## Material for this task

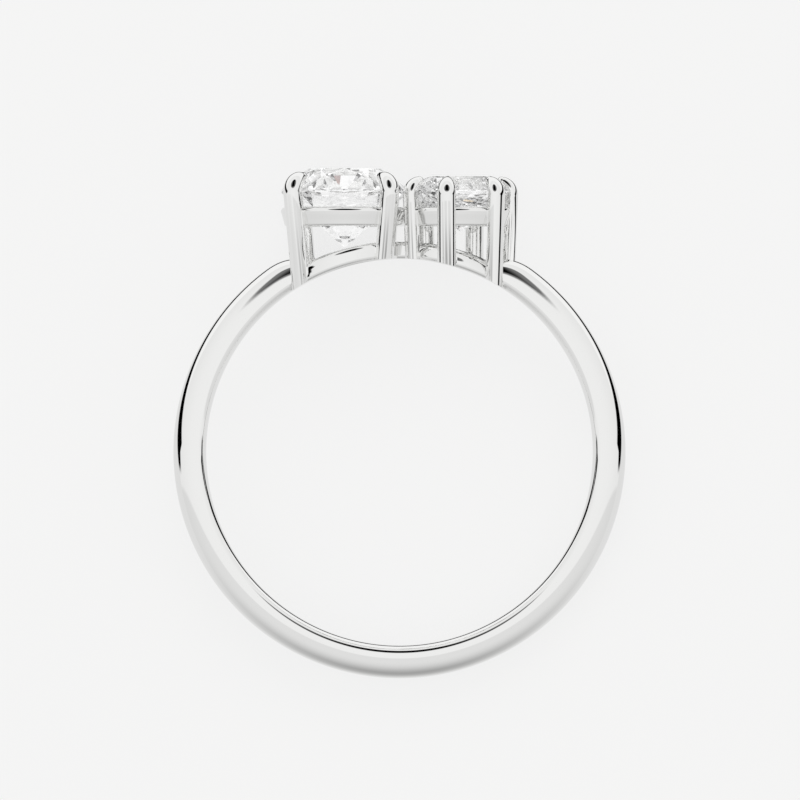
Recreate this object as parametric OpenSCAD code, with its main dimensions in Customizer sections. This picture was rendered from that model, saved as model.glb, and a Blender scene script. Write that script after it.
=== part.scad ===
// Toi et moi ring. A thin polished shank carries two open baskets side by side: a larger
// round one with four claws and a smaller oval one with six claws. A round brilliant and
// an oval stone sit in them. Sizes are in millimetres.
//
// The ring is drawn as it is worn: x to the right, y along the finger away from the
// viewer, z up through the stones, with the origin at the centre of the finger hole.
// The last module lays it on its side, as it comes to rest on a flat surface.

/* [Finger hole and shank] */
// Radius of the finger hole
bore_r = 8.25; // [7.8:0.05:9.2]
// Thickness of the shank from the finger hole out
shank_thick = 1.40; // [1.2:0.05:1.8]
// Width of the shank along the finger
shank_width = 1.80; // [1.5:0.05:2.1]
// Rounding of the two inner edges of the shank
inner_round = 0.30; // [0.1:0.02:0.36]

/* [Base of the baskets] */
// Thickness of the curved base over the finger hole
base_thick = 0.73; // [0.6:0.01:1]
// Width of each ring of the base
base_band = 0.60; // [0.45:0.05:0.8]
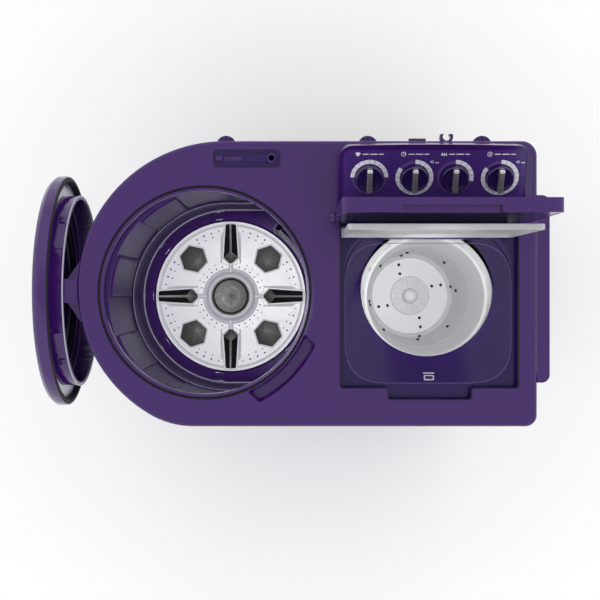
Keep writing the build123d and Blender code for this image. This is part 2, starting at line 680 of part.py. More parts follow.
def wash_lid_ring():
    """Ring that plugs into the wash opening, with a shallow stadium recess in its upper side."""
    r0, r1, tip, back = LID_RING_R0, LID_RING_R1, LID_TIP_X, LID_BACK_X
    points = [
        (LID_WINDOW_R - 4, back + 4.2),
        (r1 + 4, back + 4.2),
        (r1 + 4, back + 8),
        (r1, back + 11),
        (r1, tip),
        (r0, tip),
        (r0, back + 9),
        (LID_WINDOW_R - 4, back + 8),
    ]
    recess = Plane.YZ * sector(0, 0, r1 - 2.2, r1 + 10, 65.5, 114.5)
    recess = Pos(back + 17, HUNG_Y, HUNG_Z) * extrude(recess, tip - back - 22)
    return lid_face(points) - recess


def wash_lid_backing():
    """Inner panel, set back inside the rim, with its screw holes."""
    face = LID_FLANGE_X - LID_BACKING_DROP
    inner, outer = LID_RING_R1 + 0.3, LID_RIM_R - 4.4
    panel = lid_face([(inner, face - 2.5), (inner, face), (outer, face), (outer, face - 2.5)])
    for turn in range(8):
        angle = radians(22.5 + turn * 45)
        y = HUNG_Y + 190 * cos(angle)
        z = HUNG_Z + 190 * sin(angle)
        panel = panel - rod_x(face - 10, face + 5, y, z, 2)
    return panel


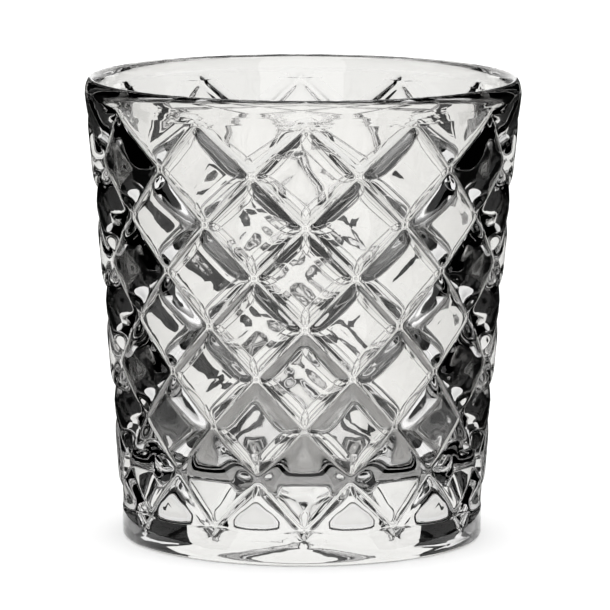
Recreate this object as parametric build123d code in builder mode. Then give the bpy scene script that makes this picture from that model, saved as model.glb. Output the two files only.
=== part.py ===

## Required work
Repeat exactly, and only, the lines from the one containing "Recreate this object as parametric build123d" through the end of the material.

## Answer for the task
Recreate this object as parametric build123d code in builder mode. Then give the bpy scene script that makes this picture from that model, saved as model.glb. Output the two files only.
=== part.py ===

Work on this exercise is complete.